I also think it's important to not have conflict between the metaphor and the thing it's a metaphor of. For example, you can have racial minority mutants, gay mutants, disabled mutants, but you don't want to depict discrimination against those groups because...if you want a story about discrimination against a real group, you can make such a movie, but if you want to deal with it through a metaphor, having the real thing there just gets in the way of it. It's not good for mutation to be redundant with or in conflict with the explicit real world issues.

People who have a phobia about being touched might relate to Rogue, but if you make her have that phobia, then it doesn't matter as much that her mutation prevents her from touching people because she doesn't want to/can't touch them, anyway. And it prevents people with that phobia from dealing with it from the safer vantage point of a metaphor if it's also explicitly there on the screen and all too real.

Bringing it back to Mystique, her changing forms could be seen as a metaphor for hiding your identity from an unfriendly world. She disguises herself as people who are more trusted than her, more desired than her, more empowered than her. If you make her someone who uses her power to change herself from the form she doesn't see herself as, you've killed that metaphor. You've made it into wish fulfillment for transgender people, the ability to magic up a new body at will, when the X-Men isn't about wish fulfillment. If there were to be a transgender mutant, it should be someone whose power has nothing to do with that.
 
There are enough minority X-Men to choose from, there is no need to racebend anyone.

Storm
Bishop
Forge
Jubilee
Psylocke
Blink
Thunderbird
Sunfire
Sunspot

eXactly. Also just stick to what the character looks like in the comics.
 
Storm, Bishop, Jubilee, Sunfire, and Forge as the MCU's O5. Fans will love it.
 
Storm, Bishop, Jubilee, Sunfire, and Forge as the MCU's O5. Fans will love it.
So it's either all are minorities or it doesn't count at all? So standing out as characters is not what matters? The women are supporting roles in Black Panther but they are all scene stealers.

And since when is O5 a must so they need to racebend? I thought most people here were OK with the team in X1.
 
So it's either all are minorities or it doesn't count at all? So standing out as characters is not what matters? The women are supporting roles in Black Panther but they are all scene stealers.

And since when is O5 a must so they need to racebend? I thought most people here were OK with the team in X1.
I've already explained what meaningful representation looks like.
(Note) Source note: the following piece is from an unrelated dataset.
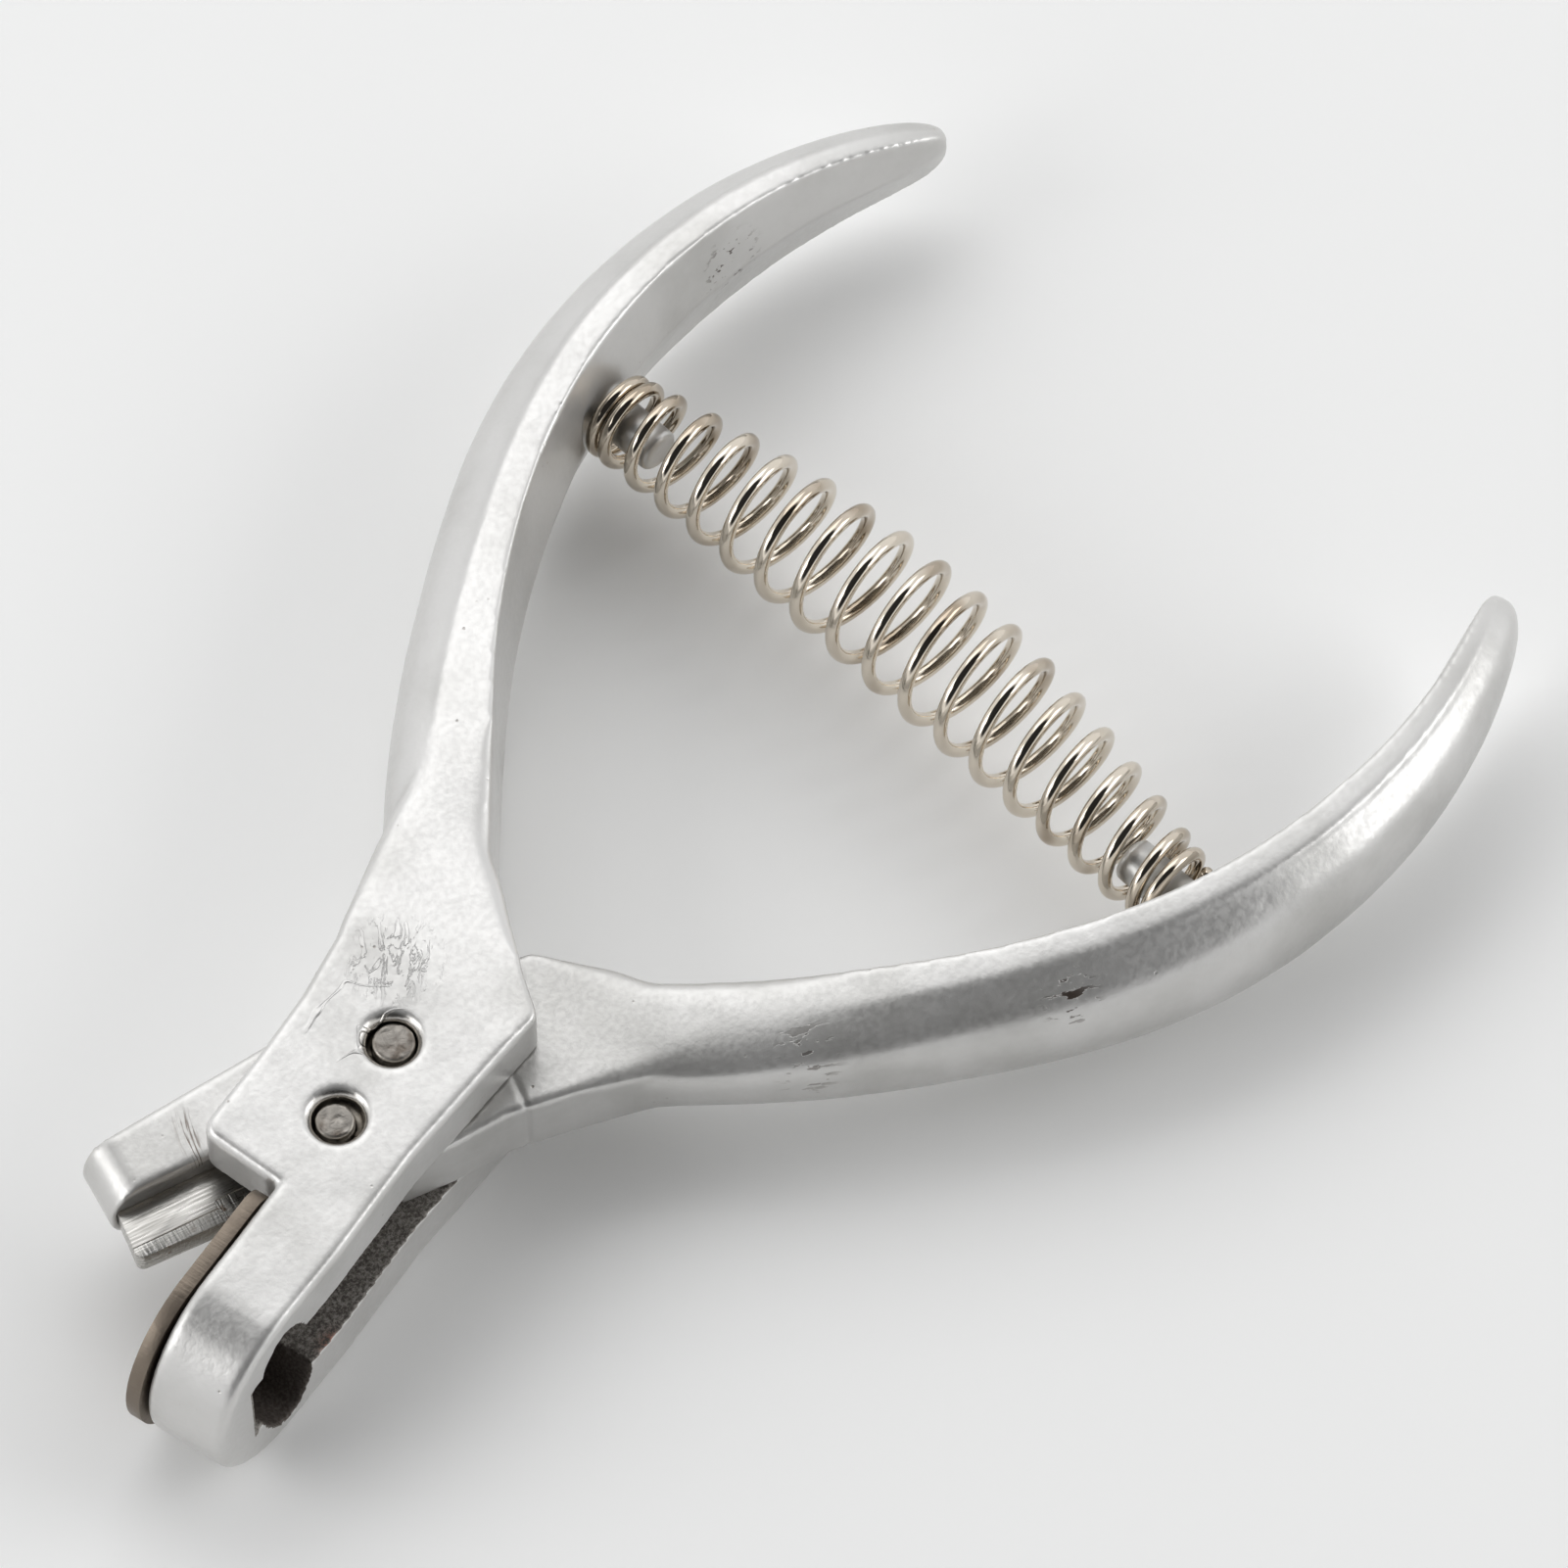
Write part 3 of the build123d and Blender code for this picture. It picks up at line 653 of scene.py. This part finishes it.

The mindset starts to become: "as long as Scott, Jean, Xavier, Emma, Rogue, and Gambit are in the film, white, and the main important characters, the rest of the cast can be diverse. That way the movie is diverse and no one was racebent." Except all the diversity becomes tokenish like Storm was in X1.
 
The mindset starts to become: "as long as Scott, Jean, Xavier, Emma, Rogue, and Gambit are in the film, white, and the main important characters, the rest of the cast can be diverse. That way the movie is diverse and no one was racebent. Except all the diversity becomes tokenish like Storm was in X1"
Well I've never said that so maybe stop grouping everyone into the same box. I can say gun to my head I only really need Cyclops Jean Grey and Storm, they can do whatever they want with the rest.
 
Well I've never said that so maybe stop grouping everyone into the same box. I can say gun to my head I only really need Cyclops Jean Grey and Storm, they can do whatever they want with the rest.
And if you don't racebend Cyclops and Jean, what is important to you is that 2/3rds of this group be white. In a movie about systemic oppression, based on stories where characters are profiled and targeted for some kind of brutality by the government/police.

I love Scott and Jean too, but I think we should acknowledge that there are some problems with who we become most invested in and who we imagine as being integral to the franchise.

That's why some people suggest race-bending (but are always quickly met with some kind of backlash, because god forbid we entertain the thought).